### [Collection entries]
--------------------

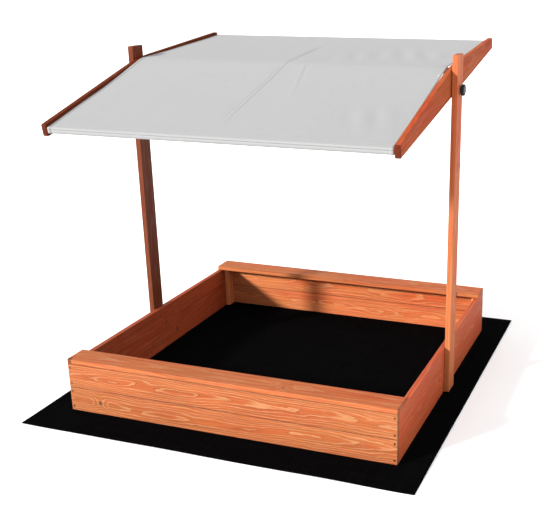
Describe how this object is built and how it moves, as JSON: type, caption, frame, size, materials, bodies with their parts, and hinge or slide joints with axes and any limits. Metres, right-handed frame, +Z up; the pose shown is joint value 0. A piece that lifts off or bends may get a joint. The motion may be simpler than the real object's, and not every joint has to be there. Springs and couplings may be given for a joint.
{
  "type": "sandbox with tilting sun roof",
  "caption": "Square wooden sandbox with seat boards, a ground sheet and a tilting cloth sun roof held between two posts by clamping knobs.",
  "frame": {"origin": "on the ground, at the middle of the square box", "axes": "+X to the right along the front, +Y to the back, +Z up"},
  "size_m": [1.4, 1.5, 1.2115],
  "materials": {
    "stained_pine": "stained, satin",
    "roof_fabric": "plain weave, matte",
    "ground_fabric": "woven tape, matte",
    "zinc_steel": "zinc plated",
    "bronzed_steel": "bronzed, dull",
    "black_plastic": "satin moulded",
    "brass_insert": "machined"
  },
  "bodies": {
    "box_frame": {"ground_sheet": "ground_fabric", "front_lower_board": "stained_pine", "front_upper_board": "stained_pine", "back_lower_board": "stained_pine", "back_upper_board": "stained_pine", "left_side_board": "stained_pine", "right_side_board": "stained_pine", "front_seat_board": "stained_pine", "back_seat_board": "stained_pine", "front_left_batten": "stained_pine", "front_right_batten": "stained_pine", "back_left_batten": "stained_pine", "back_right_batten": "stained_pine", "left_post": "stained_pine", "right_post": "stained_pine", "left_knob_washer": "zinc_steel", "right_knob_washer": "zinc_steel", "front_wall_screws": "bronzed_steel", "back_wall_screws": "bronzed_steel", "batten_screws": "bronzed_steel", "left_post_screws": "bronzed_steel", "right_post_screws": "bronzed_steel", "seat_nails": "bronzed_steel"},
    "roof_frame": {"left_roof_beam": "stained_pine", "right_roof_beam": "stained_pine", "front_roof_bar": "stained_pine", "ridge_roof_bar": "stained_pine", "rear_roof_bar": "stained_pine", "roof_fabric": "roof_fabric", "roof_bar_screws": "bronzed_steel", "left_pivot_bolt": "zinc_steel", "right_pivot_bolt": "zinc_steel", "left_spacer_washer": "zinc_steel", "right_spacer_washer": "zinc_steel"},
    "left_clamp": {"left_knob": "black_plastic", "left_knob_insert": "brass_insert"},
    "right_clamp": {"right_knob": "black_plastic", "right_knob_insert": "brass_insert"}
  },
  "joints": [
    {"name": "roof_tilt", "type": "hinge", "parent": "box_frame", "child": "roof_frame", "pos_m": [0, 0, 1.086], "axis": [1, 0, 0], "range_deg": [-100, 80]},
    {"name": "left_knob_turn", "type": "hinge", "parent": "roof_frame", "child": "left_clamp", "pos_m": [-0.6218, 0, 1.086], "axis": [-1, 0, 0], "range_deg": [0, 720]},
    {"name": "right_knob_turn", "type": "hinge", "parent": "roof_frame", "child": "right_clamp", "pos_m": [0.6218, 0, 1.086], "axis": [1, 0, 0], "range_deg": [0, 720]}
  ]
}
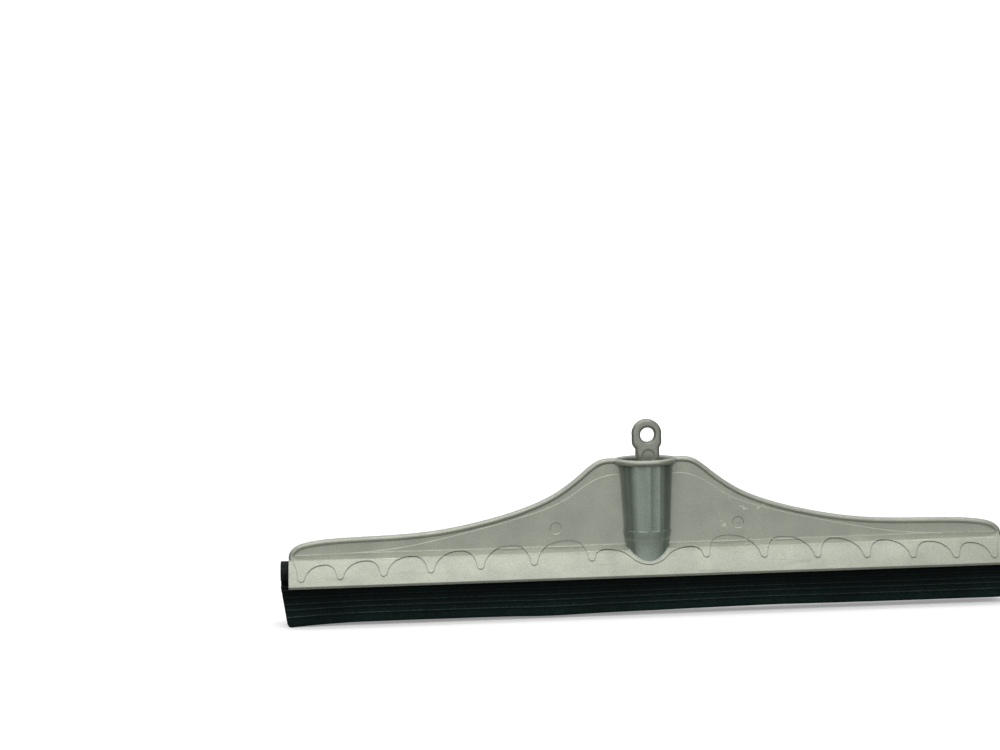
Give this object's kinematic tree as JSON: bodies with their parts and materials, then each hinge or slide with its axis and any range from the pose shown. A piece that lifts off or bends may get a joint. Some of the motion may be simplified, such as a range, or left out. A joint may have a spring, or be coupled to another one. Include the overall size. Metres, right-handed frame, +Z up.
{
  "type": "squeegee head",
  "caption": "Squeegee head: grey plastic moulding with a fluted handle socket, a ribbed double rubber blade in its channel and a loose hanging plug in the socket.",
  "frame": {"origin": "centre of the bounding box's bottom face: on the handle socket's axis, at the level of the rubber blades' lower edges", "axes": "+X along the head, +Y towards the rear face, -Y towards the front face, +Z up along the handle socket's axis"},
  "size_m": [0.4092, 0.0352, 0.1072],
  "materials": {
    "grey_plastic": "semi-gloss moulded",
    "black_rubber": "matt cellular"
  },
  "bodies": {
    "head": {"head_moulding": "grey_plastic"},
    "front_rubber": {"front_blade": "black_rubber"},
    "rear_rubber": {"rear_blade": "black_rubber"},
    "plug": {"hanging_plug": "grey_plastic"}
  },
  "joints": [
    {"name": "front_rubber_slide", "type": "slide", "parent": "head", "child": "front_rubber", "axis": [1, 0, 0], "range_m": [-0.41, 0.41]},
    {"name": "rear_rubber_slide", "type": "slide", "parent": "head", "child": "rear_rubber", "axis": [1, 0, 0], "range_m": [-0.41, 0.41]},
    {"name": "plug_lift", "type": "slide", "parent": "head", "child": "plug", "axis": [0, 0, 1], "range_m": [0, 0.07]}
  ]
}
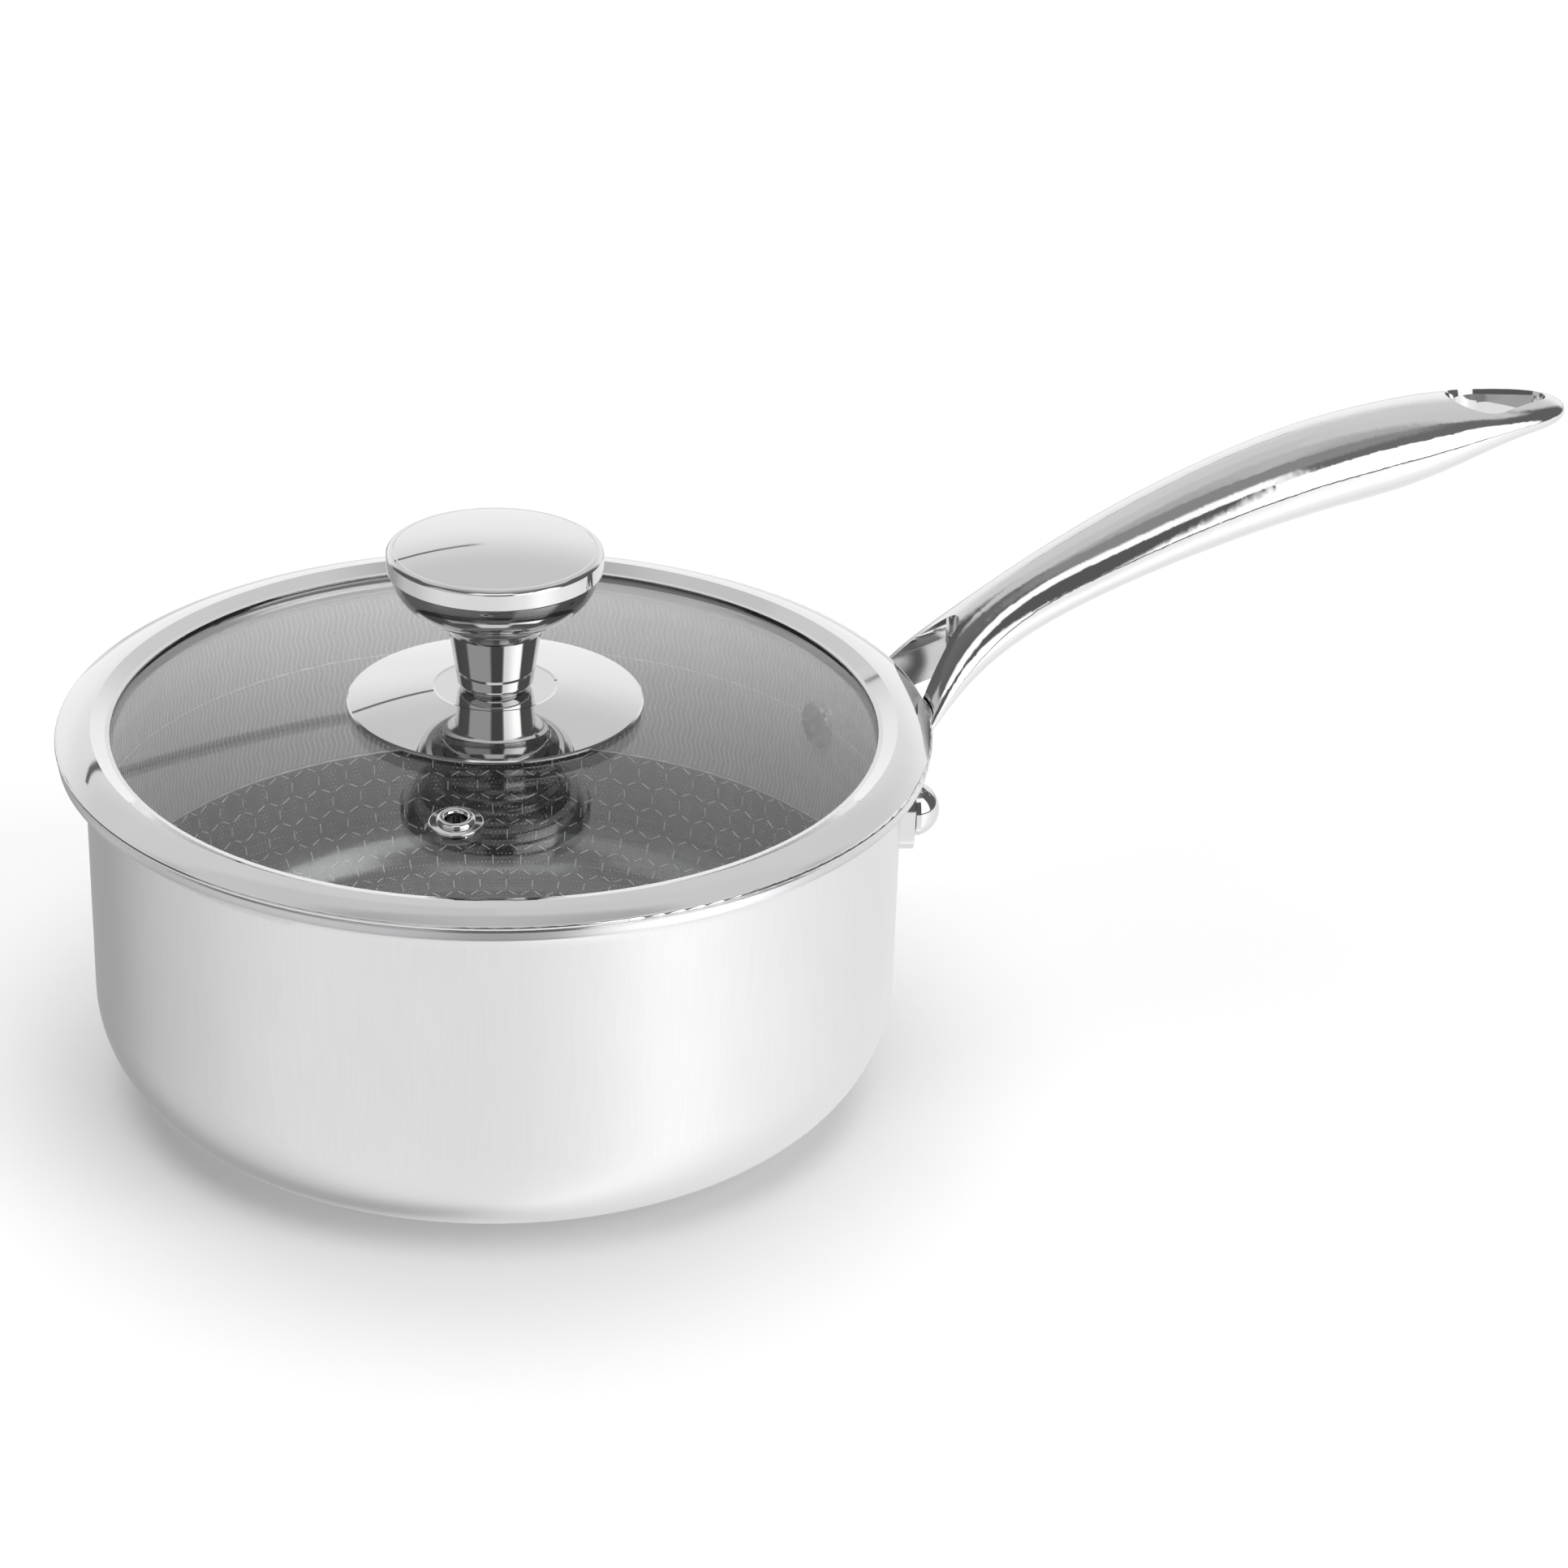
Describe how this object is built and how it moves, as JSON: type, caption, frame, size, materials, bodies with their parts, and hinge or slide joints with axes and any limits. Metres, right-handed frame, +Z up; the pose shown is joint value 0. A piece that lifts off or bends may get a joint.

--------------------

### [YOUR GOAL]
Copy out each record exactly as given, omitting none.

### [SOLUTION]
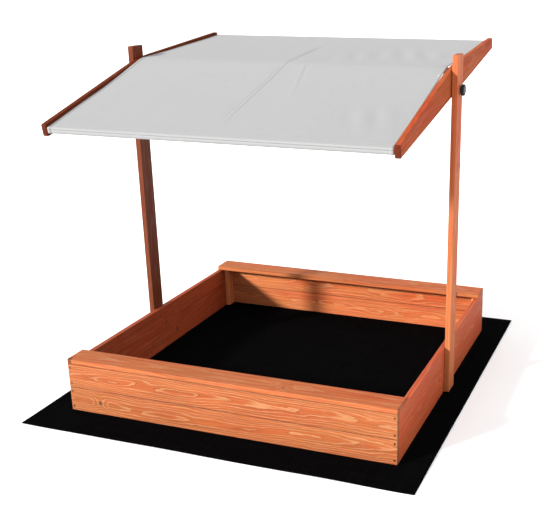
Describe how this object is built and how it moves, as JSON: type, caption, frame, size, materials, bodies with their parts, and hinge or slide joints with axes and any limits. Metres, right-handed frame, +Z up; the pose shown is joint value 0. A piece that lifts off or bends may get a joint. The motion may be simpler than the real object's, and not every joint has to be there. Springs and couplings may be given for a joint.
{
  "type": "sandbox with tilting sun roof",
  "caption": "Square wooden sandbox with seat boards, a ground sheet and a tilting cloth sun roof held between two posts by clamping knobs.",
  "frame": {"origin": "on the ground, at the middle of the square box", "axes": "+X to the right along the front, +Y to the back, +Z up"},
  "size_m": [1.4, 1.5, 1.2115],
  "materials": {
    "stained_pine": "stained, satin",
    "roof_fabric": "plain weave, matte",
    "ground_fabric": "woven tape, matte",
    "zinc_steel": "zinc plated",
    "bronzed_steel": "bronzed, dull",
    "black_plastic": "satin moulded",
    "brass_insert": "machined"
  },
  "bodies": {
    "box_frame": {"ground_sheet": "ground_fabric", "front_lower_board": "stained_pine", "front_upper_board": "stained_pine", "back_lower_board": "stained_pine", "back_upper_board": "stained_pine", "left_side_board": "stained_pine", "right_side_board": "stained_pine", "front_seat_board": "stained_pine", "back_seat_board": "stained_pine", "front_left_batten": "stained_pine", "front_right_batten": "stained_pine", "back_left_batten": "stained_pine", "back_right_batten": "stained_pine", "left_post": "stained_pine", "right_post": "stained_pine", "left_knob_washer": "zinc_steel", "right_knob_washer": "zinc_steel", "front_wall_screws": "bronzed_steel", "back_wall_screws": "bronzed_steel", "batten_screws": "bronzed_steel", "left_post_screws": "bronzed_steel", "right_post_screws": "bronzed_steel", "seat_nails": "bronzed_steel"},
    "roof_frame": {"left_roof_beam": "stained_pine", "right_roof_beam": "stained_pine", "front_roof_bar": "stained_pine", "ridge_roof_bar": "stained_pine", "rear_roof_bar": "stained_pine", "roof_fabric": "roof_fabric", "roof_bar_screws": "bronzed_steel", "left_pivot_bolt": "zinc_steel", "right_pivot_bolt": "zinc_steel", "left_spacer_washer": "zinc_steel", "right_spacer_washer": "zinc_steel"},
    "left_clamp": {"left_knob": "black_plastic", "left_knob_insert": "brass_insert"},
    "right_clamp": {"right_knob": "black_plastic", "right_knob_insert": "brass_insert"}
  },
  "joints": [
    {"name": "roof_tilt", "type": "hinge", "parent": "box_frame", "child": "roof_frame", "pos_m": [0, 0, 1.086], "axis": [1, 0, 0], "range_deg": [-100, 80]},
    {"name": "left_knob_turn", "type": "hinge", "parent": "roof_frame", "child": "left_clamp", "pos_m": [-0.6218, 0, 1.086], "axis": [-1, 0, 0], "range_deg": [0, 720]},
    {"name": "right_knob_turn", "type": "hinge", "parent": "roof_frame", "child": "right_clamp", "pos_m": [0.6218, 0, 1.086], "axis": [1, 0, 0], "range_deg": [0, 720]}
  ]
}
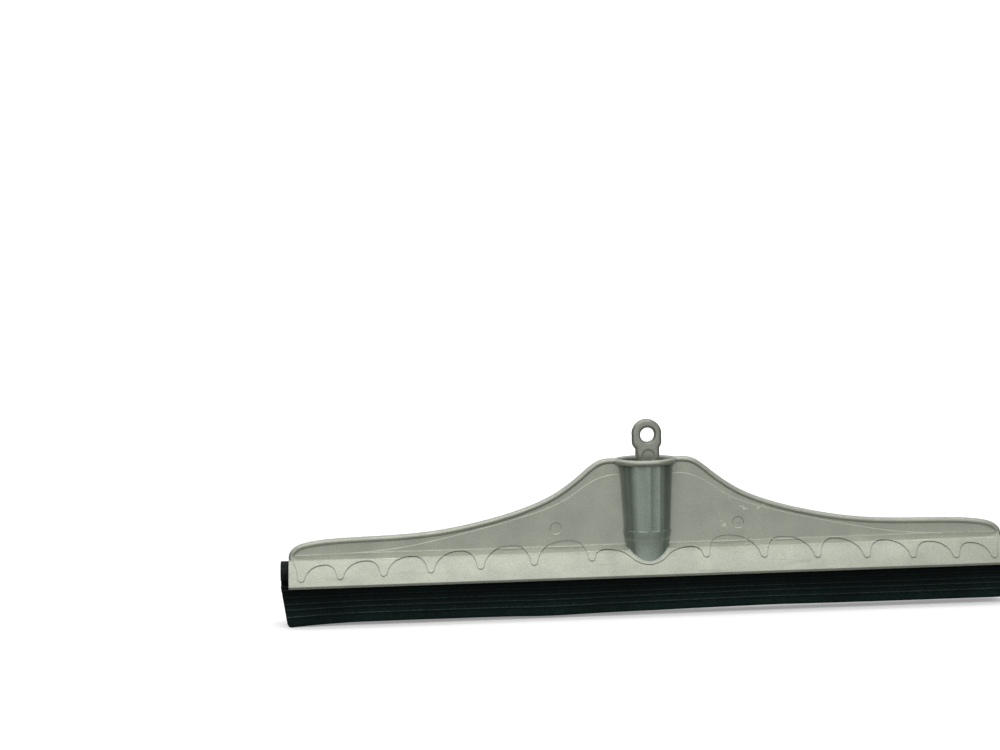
Give this object's kinematic tree as JSON: bodies with their parts and materials, then each hinge or slide with its axis and any range from the pose shown. A piece that lifts off or bends may get a joint. Some of the motion may be simplified, such as a range, or left out. A joint may have a spring, or be coupled to another one. Include the overall size. Metres, right-handed frame, +Z up.
{
  "type": "squeegee head",
  "caption": "Squeegee head: grey plastic moulding with a fluted handle socket, a ribbed double rubber blade in its channel and a loose hanging plug in the socket.",
  "frame": {"origin": "centre of the bounding box's bottom face: on the handle socket's axis, at the level of the rubber blades' lower edges", "axes": "+X along the head, +Y towards the rear face, -Y towards the front face, +Z up along the handle socket's axis"},
  "size_m": [0.4092, 0.0352, 0.1072],
  "materials": {
    "grey_plastic": "semi-gloss moulded",
    "black_rubber": "matt cellular"
  },
  "bodies": {
    "head": {"head_moulding": "grey_plastic"},
    "front_rubber": {"front_blade": "black_rubber"},
    "rear_rubber": {"rear_blade": "black_rubber"},
    "plug": {"hanging_plug": "grey_plastic"}
  },
  "joints": [
    {"name": "front_rubber_slide", "type": "slide", "parent": "head", "child": "front_rubber", "axis": [1, 0, 0], "range_m": [-0.41, 0.41]},
    {"name": "rear_rubber_slide", "type": "slide", "parent": "head", "child": "rear_rubber", "axis": [1, 0, 0], "range_m": [-0.41, 0.41]},
    {"name": "plug_lift", "type": "slide", "parent": "head", "child": "plug", "axis": [0, 0, 1], "range_m": [0, 0.07]}
  ]
}
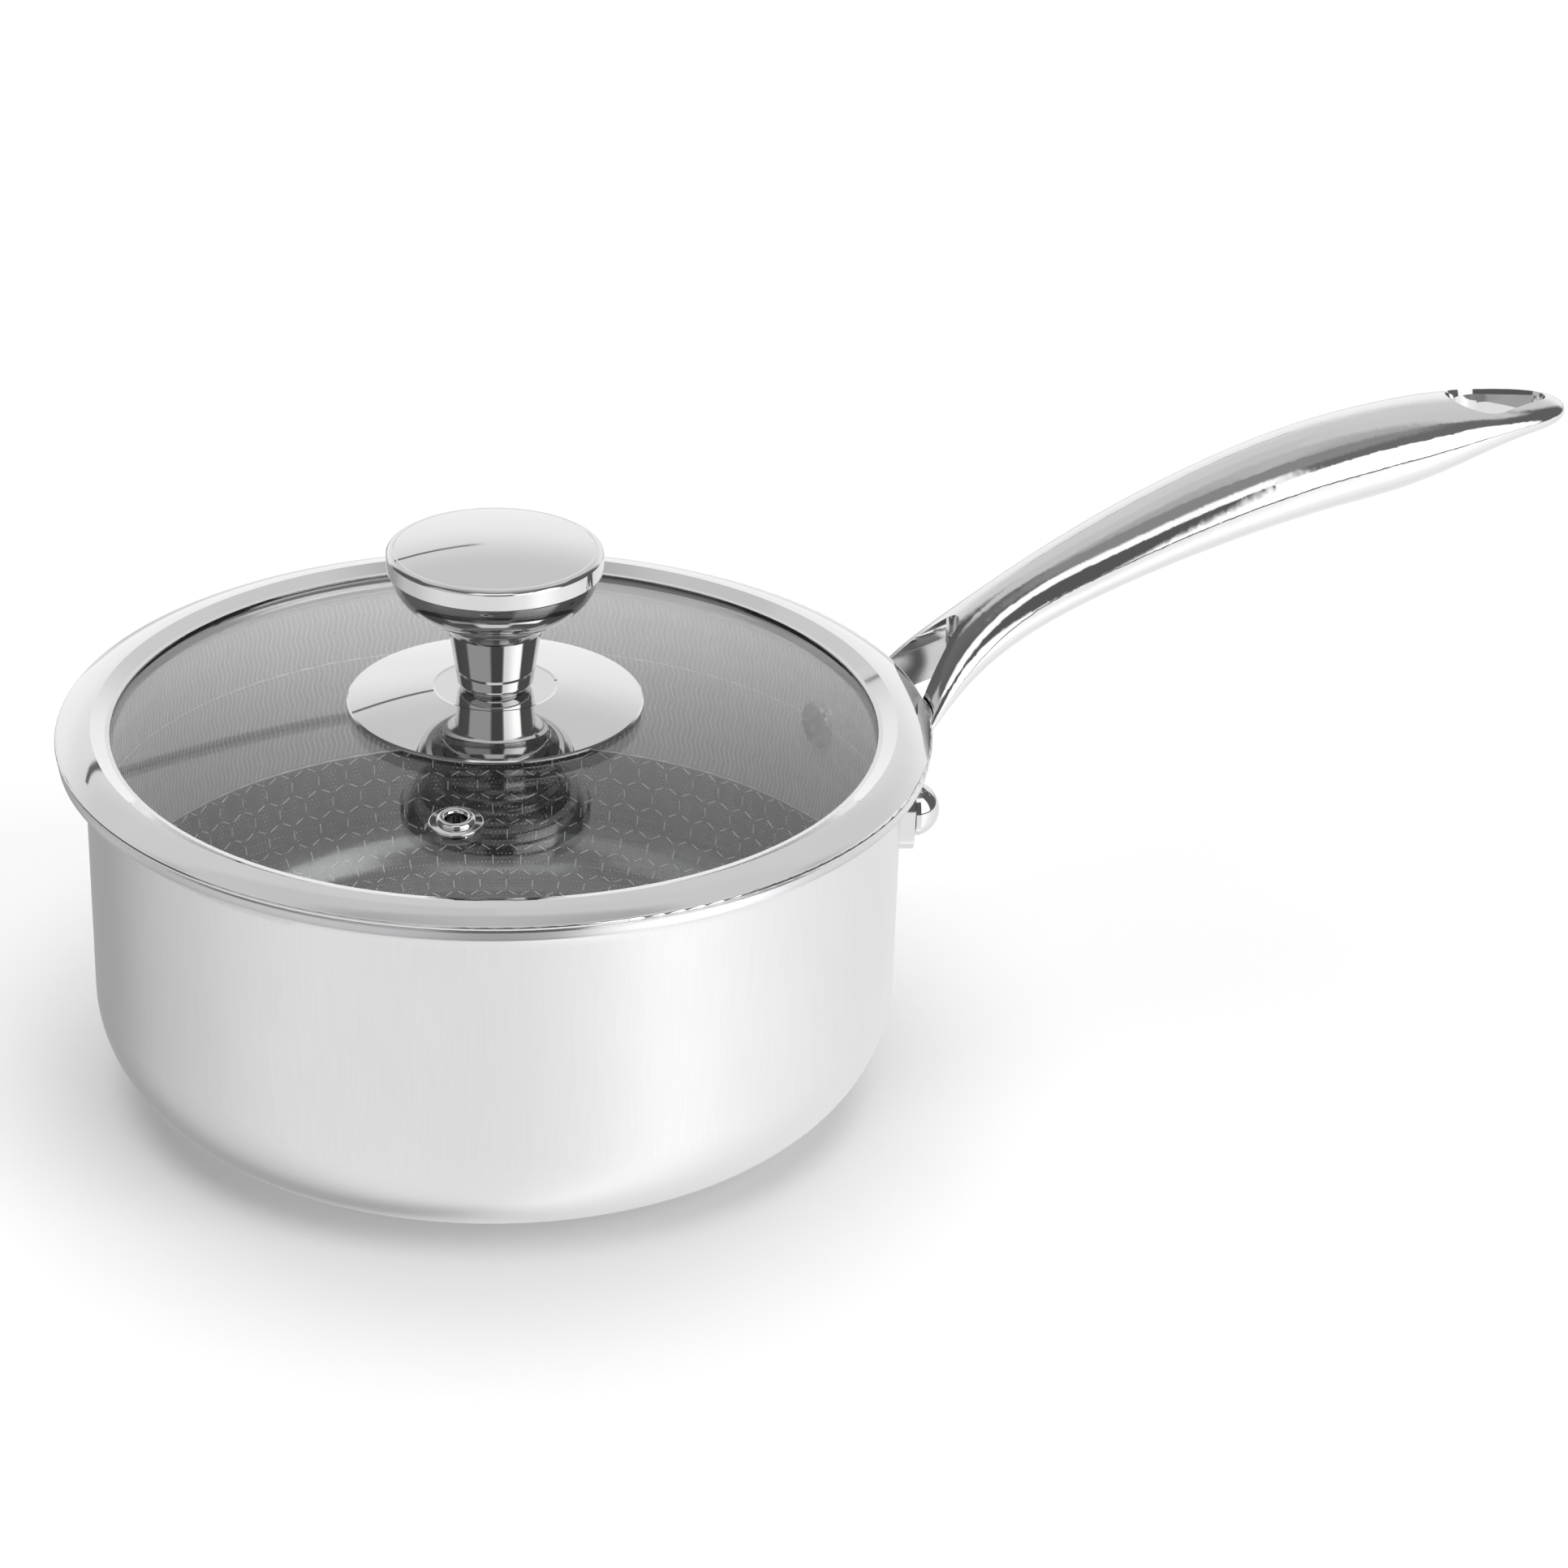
Describe how this object is built and how it moves, as JSON: type, caption, frame, size, materials, bodies with their parts, and hinge or slide joints with axes and any limits. Metres, right-handed frame, +Z up; the pose shown is joint value 0. A piece that lifts off or bends may get a joint.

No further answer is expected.